We do not believe our conclusion that School District No. 480 is not entitled to Eleventh Amendment immunity is in any way at odds with either Brennan v. University of Kansas, 451 F.2d 1287 (10th Cir. 1971) or Harris v. Tooele County School District, 471 F.2d 218 (10th Cir. 1973). In Brennan we held that the University of Kansas and its University Press of Kansas were an arm or alter ego of the state and entitled to Eleventh Amendment immunity. To us there are at once apparent significant differences between the University of Kansas and School District No. 480. For one, the University does not levy and collect taxes. And under Article 6, section 2(b) of the Kansas Constitution the State Board of Regents has "control," in addition to "supervision," over all institutions of higher learning.

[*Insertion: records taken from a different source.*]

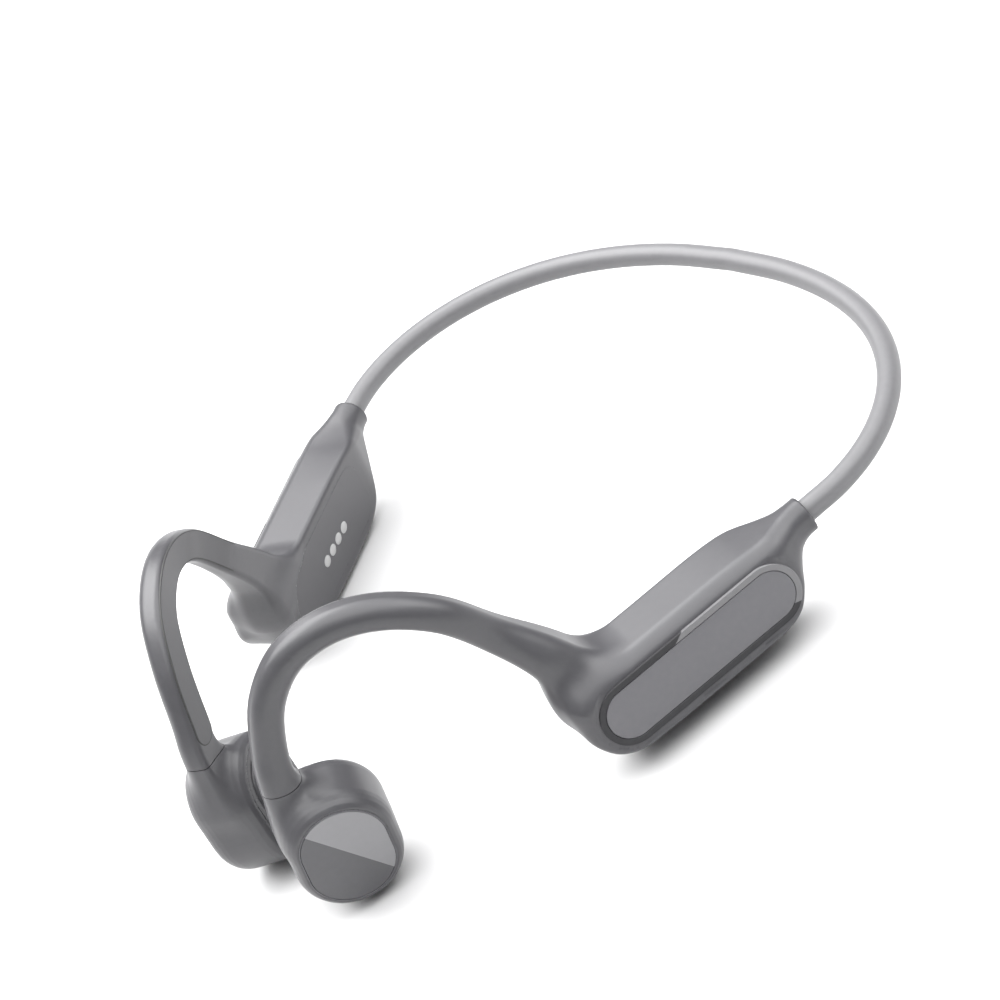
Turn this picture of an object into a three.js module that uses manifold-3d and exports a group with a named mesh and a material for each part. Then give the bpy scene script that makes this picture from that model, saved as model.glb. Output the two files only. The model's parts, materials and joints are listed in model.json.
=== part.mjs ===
// Bone conduction headphones: a neckband, two housings with ear hooks, and two transducer heads.
// Millimetres. +X is the wearer's left, -Y is the front, +Z is up, and the part stands on z = 0.
// Each side is drawn once, as the wearer's left side, and the right side is its mirror image.
import * as THREE from "three";
import { mergeVertices } from "three/addons/utils/BufferGeometryUtils.js";
import Module from "manifold-3d";

const wasm = await Module();
wasm.setup();

const deg = THREE.MathUtils.degToRad;
const vec = (x, y, z) => new THREE.Vector3(x, y, z);

// ---------------------------------------------------------------- driving dimensions

const GAP = 0.3; // clearance between neighbouring pieces
const REST_PITCH = 2.1; // degrees that the neckband's plane tips up at the back when it stands
const ORIGIN = vec(0, -63.72, -13.84); // the part's origin, in the neckband's plane frame, before the tip

// Neckband, a flat arc in its own plane, whose centre at the back is the frame's zero
const BAND_RADIUS = 1.9;
const BAND_BORE = 1.15;
const BAND_REACH = vec(46.4, 0, 0); // control points of half of the arc
const BAND_TURN = vec(61.4, -27.6, 0);
const BAND_END = vec(54.4, -46.1, 0);
const BAND_CORE = { radius: 0.45, offset: -0.55 };
const BAND_CABLE = { radius: 0.38, offset: 0.5 };

// Pod: local x points away from the head, y back along the pod, z up
const POD_CENTRE = vec(46.2, -71.75, -5.5);
const POD_TURN = { yaw: -19.65, rise: 1.95, lean: -9.85 };
const POD_HALF = 5.6; // half of the pod's thickness
const BOOT = { radius: 3, z: 4.5, end: 25.8, bore: 2.1, boreStart: 19.4 };
const PANEL = { y: -0.2, z: 0.25, half: 18.5, radius: 5.05, depth: 1.5, trim: 1.0 };
const COVER = { y0: -16.2, y1: 13.4, z0: -5.4, z1: 7, corner: 4, thick: 1.2 };
const CAVITY = { inset: 0.9, floor: 3.7 };

// Charging contacts on the right pod's inner face
const CONTACT = { radius: 1.05, pitch: 2.54, y: 0, z: 0, length: 2.2, count: 4 };

// Volume keys under the right pod
const KEY = { ys: [-9, -2.5], length: 4.6, width: 2, height: 2.2, bottom: -7.35 };

// Ear hook: its centreline, and the width and depth of its section along it
const HOOK_PATH = [
  vec(40.2, -86.2, -2),
  vec(37.2, -88, 6),
  vec(33.5, -91.1, 13.3),
  vec(30.7, -96, 22.3),
  vec(25.6, -101.6, 27.2),
  vec(20.9, -107, 28.7),
  vec(16.2, -112.8, 27.1),
  vec(12.2, -117.9, 21.5),
  vec(10.1, -121.5, 13.7),
  vec(9.8, -122.9, 9.7),
  vec(9.6, -123.6, 5),
  vec(9.8, -123.4, -0.5),
];
const SEAM = 0.9; // where the hook ends and the head's neck starts, as a share of the path
const HOOK_WIDTH = 5.3;
const HOOK_OUTER = 2.6; // from the centreline to the outer crown
const HOOK_INNER = 2.2; // from the centreline to the flat inner side
const HOOK_ROOT_WIDTH = 10.5;
const ROOT_SHARE = 0.27; // the hook tapers out of the pod over this share of its path
const TIP_SHARE = 0.78; // and widens again into the head from here
const NECK_GROWTH = 2.6;
const HOOK_SIDE = vec(-0.9, 0.42, -0.05).normalize(); // the flat side faces the wearer
const INLAY = { from: 0.23, to: 0.86, width: 3.7, thick: 0.8, play: 0.36 };
const CHANNEL = { from: 0.12, width: 2.3, floor: -1.1 };
const HOOK_CORE = { radius: 0.5, across: -0.55, up: -0.3 };
const HOOK_CABLE = { radius: 0.4, across: 0.6, up: -0.3 };

// Transducer head: local x points out through the cap, y back, z up
const HEAD_CENTRE = vec(16.02, -123.71, -5.55); // middle of the cap's face
const HEAD_TURN = { yaw: -31.4, rise: -10.25, lean: 3.96 };
const HEAD = { radius: 8.6, straight: 2.1, shoulder: 2.7, depth: 11.5, face: 7.9 };
const CAP = { radius: 6.75, straight: 1.9, thick: 1, pocket: 1.5 };
const BELL = { radius: 7, floor: 3.1 }; // the hollow that holds the motor
const PAD = { radius: 5.9, straight: 1.8, thick: 1.5, proud: 0.4, edge: 0.4 };
const SURROUND = { inner: 6.15, outer: 6.8, thick: 0.8 };
const MOTOR = { yoke: 5.5, yokeWall: 0.7, magnet: 3.2, coilInner: 3.6, coilOuter: 4.4 };

// ---------------------------------------------------------------- solids

// A closed three.js geometry as a solid for joins and cuts.
function solid(geometry) {
  const bare = geometry.clone();
  bare.deleteAttribute("normal");
  bare.deleteAttribute("uv");
  const merged = mergeVertices(bare, 1e-4);
  return new wasm.Manifold(
    new wasm.Mesh({
      numProp: 3,
      vertProperties: new Float32Array(merged.attributes.position.array),
      triVerts: new Uint32Array(merged.index.array),
    }),
  );
}

function geometryOf(made) {
  const mesh = made.getMesh();
  const geometry = new THREE.BufferGeometry();
  const points = new Float32Array(mesh.numVert * 3);
  for (let i = 0; i < mesh.numVert; i++) {
    const start = i * mesh.numProp;
    points.set(mesh.vertProperties.subarray(start, start + 3), i * 3);
  }
  geometry.setAttribute("position", new THREE.BufferAttribute(points, 3));
  geometry.setIndex(new THREE.BufferAttribute(new Uint32Array(mesh.triVerts), 1));
  return geometry;
}

function cut(body, ...tools) {
  return geometryOf(tools.reduce((made, tool) => made.subtract(solid(tool)), solid(body)));
}

function join(...bodies) {
  return geometryOf(bodies.map(solid).reduce((made, more) => made.add(more)));
}

function common(a, b) {
  return geometryOf(solid(a).intersect(solid(b)));
}

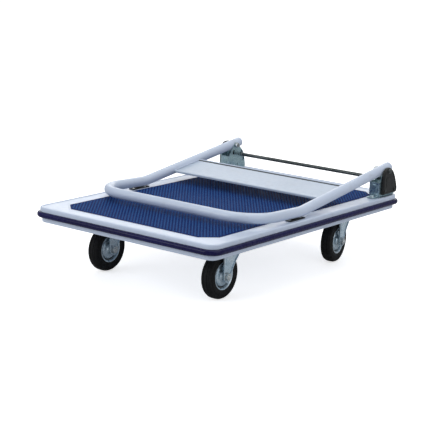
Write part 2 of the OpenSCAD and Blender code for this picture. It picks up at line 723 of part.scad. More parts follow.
if (shown("deck_sheet")) deck_sheet();
if (shown("deck_mat")) deck_mat();
if (shown("bumper_strip")) bumper_strip();
if (shown("cross_channels")) cross_channels();
if (shown("long_channels")) long_channels();
if (shown("handle_rest_pads")) handle_rest_pads();
if (shown("pad_rivets")) pad_rivets();
if (shown("bracket_left")) bracket_left();
if (shown("bracket_right")) bracket_right();
if (shown("bracket_bolts")) bracket_bolts();
if (shown("bracket_nuts")) bracket_nuts();
if (shown("side_cover_left")) side_cover_left();
if (shown("side_cover_right")) side_cover_right();
if (shown("cover_screws")) cover_screws();
if (shown("pivot_bolts")) pivot_bolts();
if (shown("pivot_nuts")) pivot_nuts();
if (shown("latch_pins")) latch_pins();
if (shown("latch_springs")) latch_springs();
if (shown("handle_tube")) handle_tube();
if (shown("handle_cross_plate")) handle_cross_plate();
if (shown("tube_end_plugs")) tube_end_plugs();
if (shown("pivot_bushes")) pivot_bushes();
if (shown("lock_bar")) lock_bar();
if (shown("latch_lever_left")) latch_lever_left();
if (shown("latch_lever_right")) latch_lever_right();
if (shown("lock_bar_clips")) lock_bar_clips();
if (shown("rigid_fork_left")) rigid_fork_left();
if (shown("rigid_fork_right")) rigid_fork_right();
if (shown("swivel_plate_left")) swivel_plate_left();
if (shown("swivel_plate_right")) swivel_plate_right();
if (shown("kingpins")) kingpins();
if (shown("kingpin_nuts")) kingpin_nuts();
if (shown("swivel_fork_left")) swivel_fork_left();
if (shown("swivel_fork_right")) swivel_fork_right();
if (shown("race_balls_left")) race_balls_left();
if (shown("race_balls_right")) race_balls_right();
if (shown("caster_bolts")) caster_bolts();
if (shown("caster_nuts")) caster_nuts();
if (shown("tyre_fl")) at_fl() tyre();
if (shown("rim_fl")) at_fl() rim();
if (shown("hub_bush_fl")) at_fl() hub_bush();
if (shown("axle_bolt_fl")) at_fl() axle_bolt();
if (shown("axle_nut_fl")) at_fl() axle_nut();
if (shown("tyre_fr")) at_fr() tyre();
if (shown("rim_fr")) at_fr() rim();
if (shown("hub_bush_fr")) at_fr() hub_bush();
if (shown("axle_bolt_fr")) at_fr() axle_bolt();
if (shown("axle_nut_fr")) at_fr() axle_nut();
if (shown("tyre_rl")) at_rl() tyre();
if (shown("rim_rl")) at_rl() rim();
if (shown("hub_bush_rl")) at_rl() hub_bush();
if (shown("axle_bolt_rl")) at_rl() axle_bolt();
if (shown("axle_nut_rl")) at_rl() axle_nut();
if (shown("tyre_rr")) at_rr() tyre();
if (shown("rim_rr")) at_rr() rim();
if (shown("hub_bush_rr")) at_rr() hub_bush();
if (shown("axle_bolt_rr")) at_rr() axle_bolt();
if (shown("axle_nut_rr")) at_rr() axle_nut();
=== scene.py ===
"""Folding-handle platform trolley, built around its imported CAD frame.

It stands on z 0, its length along y. The handle pivots at the rear (+y) and lies folded
forwards over the deck. Fixed casters are at the front (-y), swivel casters at the rear;
right is +x. Shapes are in mm in the CAD's frame, and emit() turns them into metres.
"""
import bpy
import bmesh
import json
from functools import cached_property
from math import acos, atan2, cos, pi, radians, sin, sqrt, tan
import numpy as np
from mathutils import Matrix, Vector
from mathutils.geometry import tessellate_polygon


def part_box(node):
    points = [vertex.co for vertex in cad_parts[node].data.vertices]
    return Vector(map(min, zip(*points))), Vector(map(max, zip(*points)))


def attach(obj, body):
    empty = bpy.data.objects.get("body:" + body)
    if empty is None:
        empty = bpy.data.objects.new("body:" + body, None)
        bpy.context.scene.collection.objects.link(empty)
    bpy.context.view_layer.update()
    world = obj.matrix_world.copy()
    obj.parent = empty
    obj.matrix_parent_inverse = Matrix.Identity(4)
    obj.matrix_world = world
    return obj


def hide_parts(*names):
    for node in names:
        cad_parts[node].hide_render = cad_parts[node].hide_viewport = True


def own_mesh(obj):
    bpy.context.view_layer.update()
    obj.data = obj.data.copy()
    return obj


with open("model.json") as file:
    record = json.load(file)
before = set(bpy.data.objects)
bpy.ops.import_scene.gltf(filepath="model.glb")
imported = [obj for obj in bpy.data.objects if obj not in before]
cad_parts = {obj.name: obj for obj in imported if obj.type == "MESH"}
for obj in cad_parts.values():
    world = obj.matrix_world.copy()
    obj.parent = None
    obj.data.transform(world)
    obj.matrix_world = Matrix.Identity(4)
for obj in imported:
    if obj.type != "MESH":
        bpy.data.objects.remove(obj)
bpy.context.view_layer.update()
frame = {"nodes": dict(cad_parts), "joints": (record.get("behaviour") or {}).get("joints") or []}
JOINTS = {joint["name"]: joint for joint in frame["joints"]}


# ------------------------------------------------------------------ places and sizes, mm
def box_mm(name):
    low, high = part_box(name)
    return np.array(low) * 1000.0, np.array(high) * 1000.0


def joint_mm(name):
    return [v * 1000 for v in JOINTS[name]["pos_m"]]


# deck
low, high = box_mm("bumper_strip")
HALF_X, HALF_Y = (high[0] - low[0]) / 2, (high[1] - low[1]) / 2
CORNER_R = 38.0
DECK_Z = box_mm("deck_mat")[1][2]             # walking surface
PAN_Z = box_mm("deck_mat")[0][2]              # recess floor
UNDER_Z = PAN_Z - 1.8
SKIRT_Z = box_mm("deck_sheet")[0][2]
BAND_Z, BEAD_Z, LIP_Z = DECK_Z - 1.4, DECK_Z - 0.6, DECK_Z + 0.6
RECESS_X, RECESS_Y = HALF_X - 54.5, HALF_Y - 54.5
RECESS_CUT = 38                               # corner cut of the recess

# handle: side tubes rise to the pivots behind the kink, the hand loop lies in front of it
PIVOT_Y, PIVOT_Z = joint_mm("handle_fold")[1:]
TUBE_X, TUBE_R = 268.0, 14.0
KINK_Y, KINK_Z = -30.0, 203.0
LOW_TILT, LOOP_TILT = radians(8), radians(2)
LOW_LEN = (PIVOT_Y - KINK_Y) / cos(LOW_TILT)
TAIL = 36.0                                   # tube past the pivot
LOOP_LEN, LOOP_R = 215.0, 95.0
PLATE_FRONT, PLATE_REAR = 116.0, 245.0        # cross plate, measured from the kink

# hinge brackets and foot lock
CHEEK_IN, CHEEK_T = TUBE_R + 0.5, 2.5         # cheek faces, from the tube axis
CHEEK_OUT = CHEEK_IN + CHEEK_T
INNER_X, OUTER_X = TUBE_X - CHEEK_OUT, TUBE_X + CHEEK_OUT
WEB_Y = PIVOT_Y - 34
BASE_Z, BASE_T = BEAD_Z, 2.4
COVER_X = box_mm("side_cover_right")[1][0]
COVER_SCREWS = ((PIVOT_Y - 17, PIVOT_Z - 55), (PIVOT_Y + 36, PIVOT_Z - 57))
LEVER_Y, LEVER_Z = joint_mm("lock_release")[1:]
SPRING_Y = PIVOT_Y + 13
low, high = box_mm("lock_bar")
BAR_Y, BAR_Z = (low[1] + high[1]) / 2, (low[2] + high[2]) / 2
BAR_X, BAR_R = high[0], (high[1] - low[1]) / 2

# casters
CASTER_X, AXLE_Y, AXLE_Z = joint_mm("wheel_spin_fr")
FIXED_Y = AXLE_Y + 22                         # middle of the fixed caster plates
KINGPIN_Y = joint_mm("swivel_right")[1]
TRAIL = 28.0
PLATE_TOP = box_mm("rigid_fork_right")[1][2]
BOLT_DX, BOLT_DY = 33, 36                     # plate bolts, from the plate's middle
RACE_R, RACE_Z = 26, 150.0
PARK_YAW = {}
for side, wheel in (("left", "rl"), ("right", "rr")):
    axle, pin = JOINTS["wheel_spin_" + wheel]["pos_m"], JOINTS["swivel_" + side]["pos_m"]
    PARK_YAW[side] = atan2(axle[0] - pin[0], -(axle[1] - pin[1]))


# ------------------------------------------------------------------ mesh helpers
def rotx(angle):
    c, s = cos(angle), sin(angle)
    return np.array([[1, 0, 0], [0, c, -s], [0, s, c]])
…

We know that a typical state board of regents really runs the state university, whereas the State Board of Education in Kansas merely "supervises" the local school districts, with the latter having a high degree of autonomy.
In Harris we held that a local school district in Utah was an alter ego of the State of Utah. However, an influencing factor in that case was the possibility that a money judgment rendered in federal court against the school district might be paid, at least partially, out of state funds. In the instant case, as referred to above, it is agreed, and was so found by the trial court, that any money judgment which might be entered in favor of Peters or Epperson against District No. 480 would be raised by special levy within the district, and would not come from the state.
The judgment is reversed and the case is remanded to the trial court with direction that it determine the damages fairly attributable to the failure of the school board to afford Peters and Epperson their Fourteenth Amendment right to a pre-termination hearing. As concerns the damage question, attention of the trial court is directed to the recent case of Carey v. Piphus, 435 U.S. 247, 98 S.Ct. 1042, 55 L.Ed.2d 252 (1978).
Judgment reversed and case remanded for further proceedings consonant with the views herein expressed.